Un foucaldisme vulgaire en déduit aujourd’hui que cette figure historique de l’État serait désormais soluble dans les réseaux de pouvoir de la société liquide, de sorte qu’il ne serait plus nécessaire de prendre le pouvoir pour changer le monde. Pourtant, pour Foucault, il ne s’agissait ni d’installer « l’institution totalisatrice de l’État » en position de surplomb, ni de la nier. Si sa théorie des rapports de pouvoir, comme celle des champs de Bourdieu, permet de saisir une pluralité de dominations et de contradictions, il n’en demeure pas moins que tous les pouvoirs ne jouent pas dans la reproduction sociale des rapports capitalistes de production. Il y a, dans les réseaux et les rapports de pouvoir, des nœuds plus importants que d’autres. Les rhétoriques libérales de l’État minimal ou du repli de l’État n’en font ressortir qu’avec plus de relief le noyau dur de ses fonctions répressives et son rôle éminent dans la mise en place des dispositifs du biopouvoir.

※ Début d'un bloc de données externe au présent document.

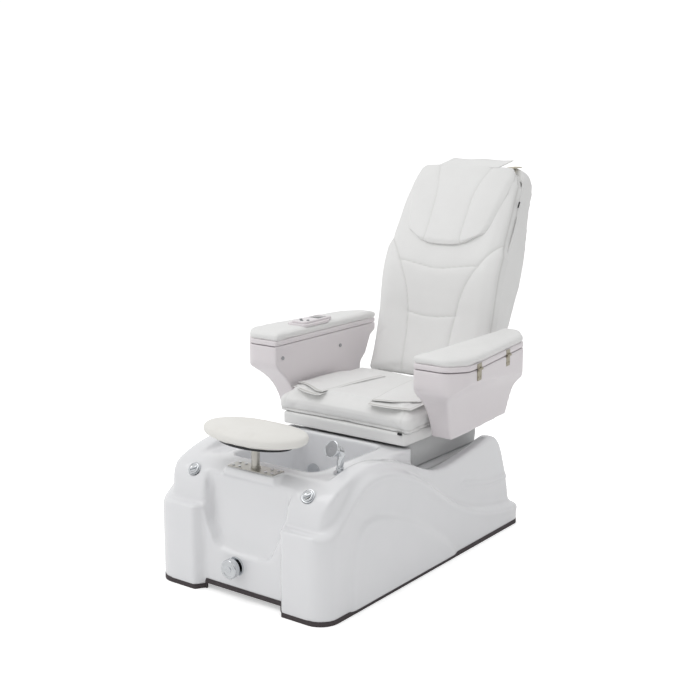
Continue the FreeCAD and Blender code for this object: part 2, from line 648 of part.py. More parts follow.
def armrest(sign, side):
    """One box armrest with its opening lid, lid pad and two hinges."""
    top = size("arm_top")
    profile = closed([(-182, top), (-182, 700)],
                     smooth([(-182, 700), (-170, 660), (-138, 630), (-104, 594), (-74, 540),
                             (-52, 473)]),
                     [(-52, 473), (10, 473), (340, 490), (356, 520), (372, 600), (405, 628),
                      (440, 700), (475, 720), (475, top)])
    front = closed([(sign * 312, 465), (sign * 398, 465)],
                   smooth([(sign * x, z) for x, z in ((398, 465), (402, 550), (428, 626),
                                                      (486, 688), (510, 710))]),
                   [(sign * 510, 710), (sign * 510, top), (sign * 312, top)])
    face = pad("XZ_Plane", front, 720, (0, -220, 0))
    solid = common(pad("YZ_Plane", profile, 240, (sign * 410, 0, 0), True), face,
                   pad("XY_Plane", arm_plan(sign, 0), 400, (0, 0, 420)))
    bay = pad("XY_Plane", rounded([(sign * x, y, 12) for x, y in
                                   ((322, -160), (436, -160), (458, -60), (425, 375),
                                    (322, 375))]), 200, (0, 0, 682))
    well = pad("XY_Plane", rounded([(sign * x, y, 10) for x, y in
                                    ((322, -30), (388, -30), (388, 330), (322, 330))]), 200,
               (0, 0, 500))
    keep(cut(solid, bay, well, hinge_relief(sign)), f"armrest_{side}")
    lid = pad("XY_Plane", arm_plan(sign, 0.5), "lid_thick", (0, 0, "lid_low"))
    keep(cut(lid, hinge_relief(sign)), f"lid_{side}")
    cushion = pad("XY_Plane", arm_plan(sign, -2), "lid_pad - 0.3",
                  (0, 0, "lid_low + lid_thick + 0.3"), edge_round=9)
    keep(cushion, f"lid_pad_{side}")


HINGE_FRONT = Vector(505, -40, 748.5)
HINGE_REAR = Vector(470.5, 225, 748.5)
HINGE_TURN = math.degrees(math.atan2(HINGE_FRONT.x - HINGE_REAR.x, HINGE_REAR.y - HINGE_FRONT.y))


def hinge_block(sign, centre, across, sides, low):
    """Leaf or slot of a hinge; across is how far it reaches out from the pin, both ways."""
    inward, outward = across
    item = box((0, 0, 0), (outward - inward, sides[0], sides[1]))
    start = inward if sign > 0 else -outward
    item.Placement.Rotation = FreeCAD.Rotation(Vector(0, 0, 1), sign * HINGE_TURN)
    spot = item.Placement.Rotation.multVec(Vector(start, -sides[0] / 2, low))
    place(item, (sign * centre.x + spot.x, centre.y + spot.y, centre.z + spot.z))
    return item


def hinge_barrel(sign, centre, radius, start, length):
    """Barrel of a hinge, lying along the lid's outer edge."""
    item = document.addObject("Part::Cylinder", "barrel")
    bind(item, "Radius", radius)
    bind(item, "Height", length)
    along = FreeCAD.Rotation(Vector(0, 0, 1), sign * HINGE_TURN)
    item.Placement.Rotation = along.multiply(FreeCAD.Rotation(Vector(1, 0, 0), -90))
    spot = along.multVec(Vector(0, start, 0))
    place(item, (sign * centre.x + spot.x, centre.y + spot.y, centre.z))
    return item


def hinge_relief(sign):
    """Slots in the body and lid that leave room for the barrels and the leaves."""
    return fuse(*[hinge_block(sign, centre, (-5.6, 12), (36, 74), -41)
                  for centre in (HINGE_FRONT, HINGE_REAR)])


def hinges():
    """Lid hinges: fixed leaves with screws on the armrest, moving leaves on the lid."""
    fixed, screws = [], []
    for sign in (-1, 1):
        moving = []
        for centre in (HINGE_FRONT, HINGE_REAR):
            leaf = hinge_block(sign, centre, (-5.5, -3), (34, 36), -40)
            web = hinge_block(sign, centre, (-4.2, -1.5), (9.6, 8), -8)
            knuckle = hinge_barrel(sign, centre, "hinge_radius", -4.8, 9.6)
            bore = hinge_barrel(sign, centre, "hinge_radius / 2 + run", -10, 20)
            fixed.append(cut(fuse(leaf, web, knuckle), bore))
            upper_leaf = hinge_block(sign, centre, (-5.5, -3), (34, 18), 3)
            ends = [hinge_barrel(sign, centre, "hinge_radius", start, 11.8)
                    for start in (-17, 5.2)]
            arms = [hinge_arm(sign, centre, start) for start in (-17, 5.2)]
            pin = hinge_barrel(sign, centre, "hinge_radius / 2", -17, 34)
            moving.append(fuse(upper_leaf, *ends, *arms, pin))
            for start in (-11, 11):
                screws.append(hinge_screw(sign, centre, start))
        keep(fuse(*moving), "hinge_knuckles_left" if sign > 0 else "hinge_knuckles_right")
    keep(fuse(*fixed), "hinge_leaves")
    keep(fuse(*screws), "hinge_screws")


def hinge_arm(sign, centre, start):
    """Short strip that carries a moving knuckle up to the lid's leaf."""
    item = box((0, 0, 0), (2.7, 11.8, 8))
    along = FreeCAD.Rotation(Vector(0, 0, 1), sign * HINGE_TURN)
    item.Placement.Rotation = along
    spot = along.multVec(Vector(-4.2 if sign > 0 else 1.5, start, 0))
    place(item, (sign * centre.x + spot.x, centre.y + spot.y, centre.z))
    return item


def hinge_screw(sign, centre, start):
    """Round-headed screw through the fixed leaf."""
    item = document.addObject("Part::Cylinder", "screw")
    bind(item, "Radius", 3)
    bind(item, "Height", 1.6)
    along = FreeCAD.Rotation(Vector(0, 0, 1), sign * HINGE_TURN)
    item.Placement.Rotation = along.multiply(FreeCAD.Rotation(Vector(0, 1, 0), sign * 90))
    spot = along.multVec(Vector(sign * -3, start, -28))
    place(item, (sign * centre.x + spot.x, centre.y + spot.y, centre.z + spot.z))
    return item


def arm_caps():
    """Covers over the armrest bolts on the inner faces."""
    caps = [cylinder((sign * 310 - 1.7, y, z), 7, 3.4, "X")
            for sign in (-1, 1) for y, z in ((-144, 701), (224, 691))]
    keep(fuse(*caps), "bolt_caps")


# ---- remote control -------------------------------------------------------------------------

def remote():
    """Handset lying in a cradle on the sitter's right armrest lid."""
    x, y, top = -366, 108, size("lid_low") + size("lid_thick") + size("lid_pad")
    cradle = cut(pad("XY_Plane", rectangle(x - 50, y - 104, x + 50, y + 62, 22), 11,
                     (0, 0, top + 0.3)),
                 pad("XY_Plane", rectangle(x - 37, y - 92, x + 37, y + 92, 14), 30,
                     (0, 0, top + 3.3)))
    keep(cradle, "remote_holder")
    case = pad("XY_Plane", rectangle(x - 36, y - 90, x + 36, y + 90, 14), 15, (0, 0, top + 3.6),
               edge_round=3)
    spots = {"button_power": (x - 18, y - 48), "button_recline": (x + 18, y - 48),
             "button_massage": (x, y - 66)}
    holes = [cylinder((u, v, top + 12.6), 6.4, 20) for u, v in spots.values()]
    screen = pad("XY_Plane", rectangle(x - 26, y + 8, x + 26, y + 70, 3), 20, (0, 0, top + 17))
    keep(cut(case, screen, *holes), "remote_case")
    for node, (u, v) in spots.items():
        keep(cylinder((u, v, top + 14), 6, 6.2), node)


for build in (base_shell, base_trim, foot_basin, base_frame, levelling_feet, plumbing,
              drain_control, control_caps, footrest, hand_shower, seat_support, seat,
              back_cushion, back_shell, back_frame, headrest, hinges, arm_caps, remote):
    build()
armrest(1, "left")
armrest(-1, "right")

document.recompute()
problems = [item.Label for item in document.Objects if {"Invalid", "Error"} & set(item.State)]
for item in finished:
    if item.Shape.isNull() or not item.Shape.isValid() or item.Shape.Volume <= 0:
        problems.append(item.Label)
if problems:
    raise SystemExit("not built: " + ", ".join(sorted(set(problems))))
os.makedirs("parts", exist_ok=True)
for item in finished:
    item.Shape.exportStep(f"parts/{item.Label}.step")
    print(item.Label, len(item.Shape.Solids), round(item.Shape.Volume / 1000), "cm3")
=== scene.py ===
"""Pedicure spa chair: upholstery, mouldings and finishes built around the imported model.

Places are in metres in the chair's own frame: x across the chair, y from the toe panel towards
the back, z up from the floor. Sizes written in millimetres pass through MM.
"""

import json
import logging
from contextlib import contextmanager
from dataclasses import dataclass, field
from enum import Enum
from typing import Callable, Iterator, Sequence

import bpy
import numpy as np
from mathutils import Matrix, Vector
from mathutils.bvhtree import BVHTree


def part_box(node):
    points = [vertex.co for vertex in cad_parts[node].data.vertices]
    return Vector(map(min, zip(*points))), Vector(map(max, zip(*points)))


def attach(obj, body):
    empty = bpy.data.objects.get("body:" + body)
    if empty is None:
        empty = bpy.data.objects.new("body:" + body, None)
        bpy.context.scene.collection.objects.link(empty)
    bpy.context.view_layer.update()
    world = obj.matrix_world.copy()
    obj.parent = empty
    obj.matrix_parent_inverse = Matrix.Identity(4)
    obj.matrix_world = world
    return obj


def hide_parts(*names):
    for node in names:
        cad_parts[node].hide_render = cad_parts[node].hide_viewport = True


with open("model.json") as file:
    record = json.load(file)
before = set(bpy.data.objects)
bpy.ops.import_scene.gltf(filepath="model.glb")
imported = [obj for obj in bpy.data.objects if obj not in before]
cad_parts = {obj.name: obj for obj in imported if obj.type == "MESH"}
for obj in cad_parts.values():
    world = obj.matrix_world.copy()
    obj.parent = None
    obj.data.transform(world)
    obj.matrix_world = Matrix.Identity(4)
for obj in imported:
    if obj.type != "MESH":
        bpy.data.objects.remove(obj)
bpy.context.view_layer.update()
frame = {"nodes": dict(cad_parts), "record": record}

MM = 0.001
# Frames that a stuffed pad is given to swell.
CLOTH_FRAMES = 20
SIDES = ("right", "left")
SHADE_ATTRIBUTE = "seam"
Pair = tuple[float, float]
Triple = tuple[float, float, float]
log = logging.getLogger("chair")


# ---- finishes -------------------------------------------------------------------------------

def linear(colour: str) -> tuple[float, float, float, float]:
    """Turn an sRGB hex colour into linear light.

    Args:
        colour: Six hex digits after a hash.

    Returns:
        Red, green, blue and an alpha of one.
    """
    parts = [int(colour[i:i + 2], 16) / 255 for i in (1, 3, 5)]
    light = [p / 12.92 if p <= 0.04045 else ((p + 0.055) / 1.055) ** 2.4 for p in parts]
    return (*light, 1.0)


def add_node(tree: bpy.types.NodeTree, kind: str, inputs: dict | None = None,
             **settings: object) -> bpy.types.Node:
    """Add a node with its settings, values and links.

    Args:
        tree: Node tree of the material or world.
        kind: Type name of the node.
        inputs: Value or source socket for each named or numbered input.
        **settings: Properties of the node itself.

    Returns:
        The new node.
    """
    node = tree.nodes.new(kind)
    for name, value in settings.items():
        setattr(node, name, value)
    for socket, value in (inputs or {}).items():
        if isinstance(value, bpy.types.NodeSocket):
            tree.links.new(value, node.inputs[socket])
        else:
            node.inputs[socket].default_value = value
    return node


def per_metre(millimetres: float) -> float:
    """Texture scale that repeats about once in a length given in millimetres."""
    return 1 / (millimetres * MM)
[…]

Les illusions du discours sur « l’État impartial » tenu par Ségolène Royal pendant sa campagne présidentielle n’en apparaissent que plus dérisoires. Si le tissu des rapports de pouvoir est à défaire, et s’il s’agit là d’un processus de longue haleine, la machinerie du pouvoir d’État reste à briser.
Le 1er août 2007
- 1. 1) Rappelons que chez Rousseau et au long du 19e siècle, le terme de dictature évoque une vénérable institution romaine, celle d’un pouvoir d’exception mandaté et limité dans le temps, opposée aux notions de despotisme ou de tyrannie qui désignent au contraire un pouvoir absolu et arbitraire.
- 2. 2) Lénine, L’État et la Révolution, in Œuvres, tome XXV, éditions de Moscou, p. 489.